The short answer is yes. Here’s why. Older adults become very selective about what they choose to focus on and spend their energy on. They also simply choose to be happy by focusing on happy events and positive people in their lives. By focusing on the positive things in life, older adults are happier than their younger counterparts.

Older adults also engage in selective memory and “pull out” more positive emotional information from their memories. It’s as if they had a “positive memory filter”. The part of the brain that is associated with processing emotional information, the amygdala, appears to be mostly intact and active in later life.

There are social factors which lead older adults to be happier than younger people. They, for the most part, no longer stress about balancing life, school and work.

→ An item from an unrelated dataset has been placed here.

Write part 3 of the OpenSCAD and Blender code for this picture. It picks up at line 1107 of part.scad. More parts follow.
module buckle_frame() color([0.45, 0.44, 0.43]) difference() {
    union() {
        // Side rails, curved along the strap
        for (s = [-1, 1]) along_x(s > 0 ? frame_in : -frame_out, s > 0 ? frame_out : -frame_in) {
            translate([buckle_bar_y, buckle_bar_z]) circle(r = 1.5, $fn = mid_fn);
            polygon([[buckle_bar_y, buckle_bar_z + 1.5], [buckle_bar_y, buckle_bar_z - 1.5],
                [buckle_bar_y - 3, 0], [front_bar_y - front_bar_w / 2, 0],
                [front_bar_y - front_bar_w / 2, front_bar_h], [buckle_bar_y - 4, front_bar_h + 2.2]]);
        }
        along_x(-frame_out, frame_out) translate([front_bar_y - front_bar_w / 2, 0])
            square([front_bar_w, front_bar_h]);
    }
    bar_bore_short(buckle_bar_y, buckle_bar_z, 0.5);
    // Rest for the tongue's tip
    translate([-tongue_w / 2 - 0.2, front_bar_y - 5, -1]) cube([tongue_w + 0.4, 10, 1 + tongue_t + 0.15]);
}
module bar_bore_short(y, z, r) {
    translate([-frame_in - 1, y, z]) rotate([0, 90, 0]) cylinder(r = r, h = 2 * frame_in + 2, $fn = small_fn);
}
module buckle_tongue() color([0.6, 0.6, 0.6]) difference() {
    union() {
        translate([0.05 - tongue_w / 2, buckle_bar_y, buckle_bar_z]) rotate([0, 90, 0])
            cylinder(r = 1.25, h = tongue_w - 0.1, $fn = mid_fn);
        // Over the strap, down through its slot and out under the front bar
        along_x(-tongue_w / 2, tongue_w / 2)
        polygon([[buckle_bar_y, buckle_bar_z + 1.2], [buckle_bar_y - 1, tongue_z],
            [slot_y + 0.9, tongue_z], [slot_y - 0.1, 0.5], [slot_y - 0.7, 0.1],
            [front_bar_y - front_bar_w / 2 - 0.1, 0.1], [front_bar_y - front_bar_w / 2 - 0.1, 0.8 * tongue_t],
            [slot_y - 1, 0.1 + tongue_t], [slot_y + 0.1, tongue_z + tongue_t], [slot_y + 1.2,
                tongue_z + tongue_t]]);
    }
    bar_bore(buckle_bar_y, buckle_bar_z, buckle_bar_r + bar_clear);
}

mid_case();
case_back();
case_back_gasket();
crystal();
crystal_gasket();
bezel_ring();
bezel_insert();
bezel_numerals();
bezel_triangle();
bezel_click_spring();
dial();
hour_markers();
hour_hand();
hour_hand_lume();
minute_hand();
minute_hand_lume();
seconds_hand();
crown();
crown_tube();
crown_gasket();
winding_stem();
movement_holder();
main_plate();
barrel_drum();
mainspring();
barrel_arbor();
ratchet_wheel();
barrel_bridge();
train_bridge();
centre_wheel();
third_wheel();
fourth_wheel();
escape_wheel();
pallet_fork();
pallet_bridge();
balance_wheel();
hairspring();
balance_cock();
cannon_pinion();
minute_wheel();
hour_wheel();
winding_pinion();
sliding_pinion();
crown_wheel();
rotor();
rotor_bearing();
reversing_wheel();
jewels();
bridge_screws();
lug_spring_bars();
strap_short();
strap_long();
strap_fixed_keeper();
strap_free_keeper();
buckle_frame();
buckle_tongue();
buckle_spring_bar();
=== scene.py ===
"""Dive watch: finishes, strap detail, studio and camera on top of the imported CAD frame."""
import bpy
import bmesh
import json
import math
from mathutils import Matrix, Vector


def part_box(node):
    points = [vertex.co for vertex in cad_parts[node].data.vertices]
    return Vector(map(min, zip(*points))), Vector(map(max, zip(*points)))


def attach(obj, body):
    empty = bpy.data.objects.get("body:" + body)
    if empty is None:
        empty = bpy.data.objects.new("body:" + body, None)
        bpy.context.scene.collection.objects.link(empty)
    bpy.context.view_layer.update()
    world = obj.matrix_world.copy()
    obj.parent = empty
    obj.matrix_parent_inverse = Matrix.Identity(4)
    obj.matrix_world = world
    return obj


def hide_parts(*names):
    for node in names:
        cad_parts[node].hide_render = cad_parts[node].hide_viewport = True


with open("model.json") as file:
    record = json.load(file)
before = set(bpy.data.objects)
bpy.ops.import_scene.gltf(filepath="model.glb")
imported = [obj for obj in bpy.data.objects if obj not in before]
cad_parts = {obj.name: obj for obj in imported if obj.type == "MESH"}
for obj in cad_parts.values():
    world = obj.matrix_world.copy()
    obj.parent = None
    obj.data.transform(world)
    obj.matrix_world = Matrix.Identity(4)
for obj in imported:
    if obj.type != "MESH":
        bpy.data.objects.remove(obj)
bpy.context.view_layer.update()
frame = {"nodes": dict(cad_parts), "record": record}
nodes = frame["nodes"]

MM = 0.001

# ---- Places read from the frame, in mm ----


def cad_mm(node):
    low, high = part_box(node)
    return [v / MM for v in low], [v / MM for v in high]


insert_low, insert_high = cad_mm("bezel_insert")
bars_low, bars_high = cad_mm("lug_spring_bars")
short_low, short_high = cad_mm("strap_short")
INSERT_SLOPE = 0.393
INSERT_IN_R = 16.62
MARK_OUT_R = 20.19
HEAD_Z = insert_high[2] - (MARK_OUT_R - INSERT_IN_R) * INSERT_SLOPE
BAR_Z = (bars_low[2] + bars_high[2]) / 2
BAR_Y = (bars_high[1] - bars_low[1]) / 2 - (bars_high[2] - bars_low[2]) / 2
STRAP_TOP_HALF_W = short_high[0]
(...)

They are way past their child-rearing years and instead enjoy the company of their grandchildren. They aren’t fighting to climb a career ladder any more and can focus on what they want to do with their retirement.

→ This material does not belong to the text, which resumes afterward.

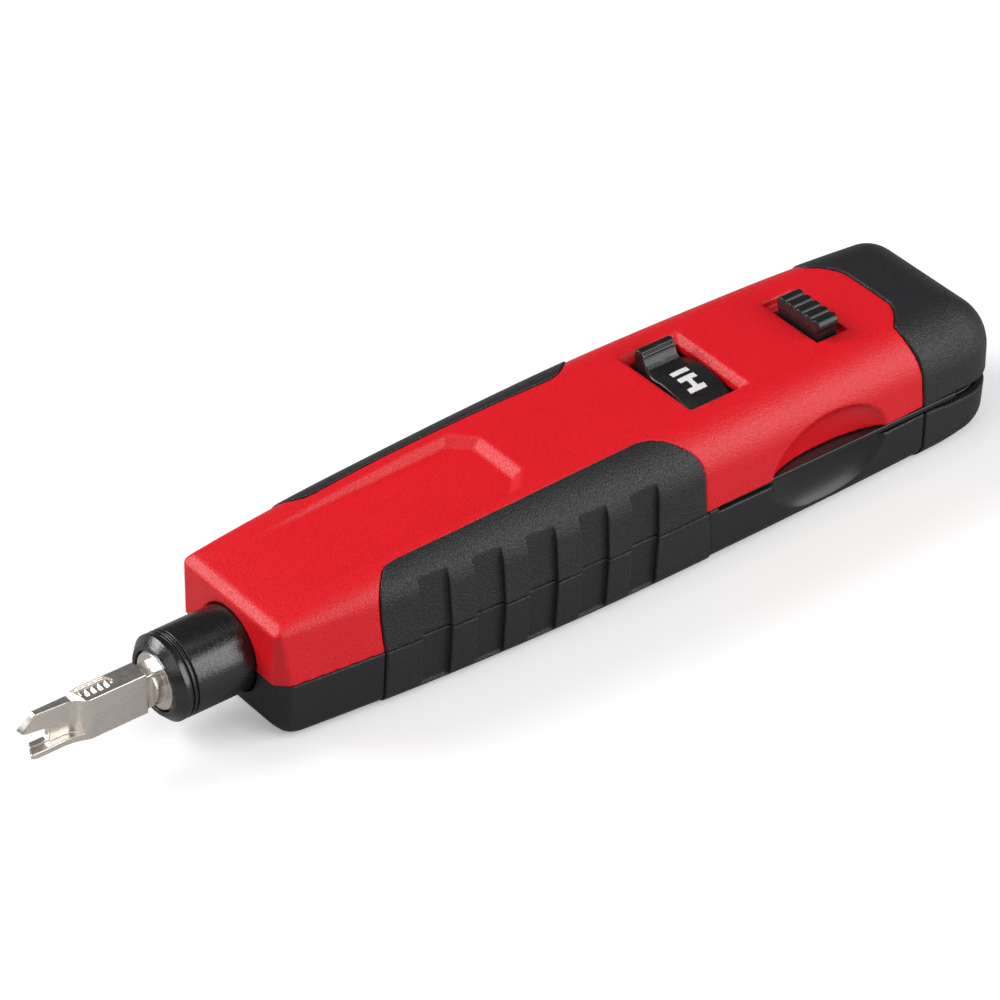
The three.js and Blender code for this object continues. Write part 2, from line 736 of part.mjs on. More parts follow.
function pickHook() {
  const shape = new THREE.Shape();
  shape.moveTo(130, PICK_EDGE_Y);
  shape.lineTo(131, PICK_EDGE_Y + 1);
  shape.lineTo(131, -9.6);
  shape.lineTo(118, -9.2);
  shape.lineTo(108, -12.4);
  shape.lineTo(90, -14.2);
  shape.absarc(87.4, -14.6, 1.2, 0, -Math.PI, true);
  shape.lineTo(84.6, -14.6);
  shape.lineTo(PICK_TIP_X, -15.6);
  shape.lineTo(PICK_TIP_X + 0.4, PICK_EDGE_Y);
  const options = { depth: PICK_THICK, bevelEnabled: false, curveSegments: 8 };
  const geometry = new THREE.ExtrudeGeometry(shape, options);
  geometry.translate(0, 0, PICK_TOP_Z - PICK_THICK);
  return solid(geometry).subtract(post(PICK_PIVOT.x, PICK_PIVOT.y, 1.6, -5, 5));
}

function pickPivotPin() {
  return post(PICK_PIVOT.x, PICK_PIVOT.y, 1.5, -6.5, 6.5);
}

// ---------------------------------------------------------------- screws

function screw(x, y) {
  const head = post(x, y, SCREW_HEAD_R, -7, -5);
  const socket = post(x, y, 0.9, -8, -6, 6);
  return head.subtract(socket).add(post(x, y, SCREW_SHANK_R, -5.2, 6, 16));
}

// ---------------------------------------------------------------- assembly

const tool = new THREE.Group();
const handleFrame = new THREE.Group();
handleFrame.position.set(-(BLADE_TIP_X + REAR_X + PROUD) / 2, 0, -BOTTOM_Z);
tool.add(handleFrame);

function place(name, manifold, material) {
  const mesh = new THREE.Mesh(geometryOf(manifold), material);
  mesh.name = name;
  handleFrame.add(mesh);
}

place('upper_shell', upperShell(), RED);
place('lower_shell', lowerShell(), CHARCOAL);
for (const [label, side] of [['near', -1], ['far', 1]]) {
  const region = gripRegion(side, 0);
  place(`grip_upper_${label}`, fluted(upperRubber(region), side), RUBBER);
  place(`grip_lower_${label}`, fluted(lowerRubber(region), side), RUBBER);
}
place('end_cap_upper', upperRubber(capRegion(0)), RUBBER);
place('end_cap_lower', lowerRubber(capRegion(0)), RUBBER);

place('plunger_sleeve', plungerSleeve(), BLACK_METAL);
place('blade_socket', bladeSocket(), NICKEL);
place('blade_retainer', bladeRetainer(), STEEL);
place('blade', blade(), NICKEL);
place('plunger_stem', plungerStem(), STEEL);
place('hammer', hammer(), STEEL);
place('trip_pin', tripPin(), STEEL);
place('guide_bush', guideBush(), ACETAL);
place('guide_tube', guideTube(), STEEL);
place('main_spring', mainSpring(), STEEL);
place('spring_seat', springSeat(), ACETAL);

place('impact_dial', impactDial(), GLOSS_BLACK);
place('dial_detent_spring', dialDetentSpring(), STEEL);
place('latch_slide', latchSlide(), CHARCOAL);
place('latch_spring', latchSpring(), STEEL);
place('pick_hook', pickHook(), BLACK_METAL);
place('pick_pivot_pin', pickPivotPin(), STEEL);
for (const [name, [x, y]] of Object.entries(SCREWS)) place(name, screw(x, y), STEEL);

export default tool;
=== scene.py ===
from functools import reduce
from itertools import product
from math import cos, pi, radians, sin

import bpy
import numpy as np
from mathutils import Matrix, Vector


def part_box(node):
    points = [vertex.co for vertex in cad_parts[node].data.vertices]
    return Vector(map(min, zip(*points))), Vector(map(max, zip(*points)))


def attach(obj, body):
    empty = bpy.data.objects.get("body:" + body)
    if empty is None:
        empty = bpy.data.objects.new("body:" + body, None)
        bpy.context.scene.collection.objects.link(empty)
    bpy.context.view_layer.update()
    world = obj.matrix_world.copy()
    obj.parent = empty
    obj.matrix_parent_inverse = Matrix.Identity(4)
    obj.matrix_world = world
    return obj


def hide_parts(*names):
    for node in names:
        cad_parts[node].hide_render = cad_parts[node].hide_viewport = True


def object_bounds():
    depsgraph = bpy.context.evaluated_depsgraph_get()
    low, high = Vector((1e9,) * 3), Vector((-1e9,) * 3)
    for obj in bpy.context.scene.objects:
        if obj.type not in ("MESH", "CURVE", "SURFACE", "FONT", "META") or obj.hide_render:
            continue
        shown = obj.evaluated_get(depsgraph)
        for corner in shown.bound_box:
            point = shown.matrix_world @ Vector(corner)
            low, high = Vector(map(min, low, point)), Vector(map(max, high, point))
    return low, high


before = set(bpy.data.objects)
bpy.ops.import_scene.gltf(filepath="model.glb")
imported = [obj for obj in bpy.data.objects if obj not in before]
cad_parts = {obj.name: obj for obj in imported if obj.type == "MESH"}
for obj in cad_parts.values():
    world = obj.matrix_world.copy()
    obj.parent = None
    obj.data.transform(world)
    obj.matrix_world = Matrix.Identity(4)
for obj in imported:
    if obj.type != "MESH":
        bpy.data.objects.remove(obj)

# Impact punch down tool: the visible pieces, their finishes, the studio and the camera.
#
# Shapes are written in millimetres in the handle's own frame: x runs back from the front
# face of the handle, y = 0 is its middle plane and z = 0 the parting plane of its shells.
# A shape is a function of x, y and z that is negative inside the solid, zero on its
# surface and grows by about one for each millimetre outside. skin_of() turns it into a mesh.

CAD_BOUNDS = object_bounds()
FRONT_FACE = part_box("lower_shell")[0].x
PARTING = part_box("lower_shell")[1].z
MM = 0.001

# ------------------------------------------------------------------ sizes, millimetres

AXIS_Z = 0.45
GAP = 0.2  # between the shells
WALL = 2.6
RUBBER = 1.35  # thickness of the rubber skins
PROUD = 0.25  # how far the rubber stands out from the shells
FIT = 0.12  # clearance round the rubber

REAR_X = 140.5
BOTTOM_Z = -10.5
WIDEST_X = 70
HALF_WIDTH = 17.4
HEIGHT = 13.65
BOTTOM_EDGE = 2.5
BOTTOM_DRAFT = 0.8
REAR_PLAN_EDGE = 6.9
NOSE_BOTTOM_EDGE = 4.5

WINDOW_X = (82.5, 92.1)
WINDOW_Y = 7.7
DIAL_X = (82.8, 91.6)
DIAL_R = 12.6
DIAL_CROWN = 0.02
DIAL_TURN = 32
TAB_X = (82.8, 89.6)
SLOT_X = (108.8, 115)
SLOT_Y = 6.75
TRAY_Z = 12.2
THUMB_X = (109.1, 113.2)
RIDGE_PITCH = 2.02

BLADE_HALF = 1.9
BARREL_R = 7
SOCKET_R = 5.2

SLIT_FRONT_X = 80.5
SLIT_TOP_Z = 0.25
PIVOT = (126, -11)
PIVOT_HOLE_R = 1.55
PIVOT_BOSS_R = 3.2
SCOOP = (103.6, -18, -0.7)
SCOOP_RADII = (12.6, 3.7, 9.3)
SCOOP_WALL = 1.4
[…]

In general, most adults have a more stable life, aren’t subjected to the major ups and downs of being younger, and don’t deal with daily negativity and stress like younger people do.

Older adults, too, have in general, shifted their priorities to living in the present. Younger people have a longer time horizon and plan things out for years and decades. Older adults don’t as much, but instead focus on the here and now. Focusing on the future can induce anxiety, so most older adults would experience happiness and joy by being fully present.

Priorities are important later in life but relationships are, too. Older adults enjoy deepening meaningful existing relationships instead of trying to form new ones, which younger people are usually doing. New relationships bring risks and stress, which are avoided by focusing on current, long-term relationships. This is also a great way to avoid conflict.

Younger people can be happy, but they have to deal with a multitude of stressors, problems, challenges and goals that older adults have already experienced. They have already been there – done that, and this is why they tend to be happier at older ages.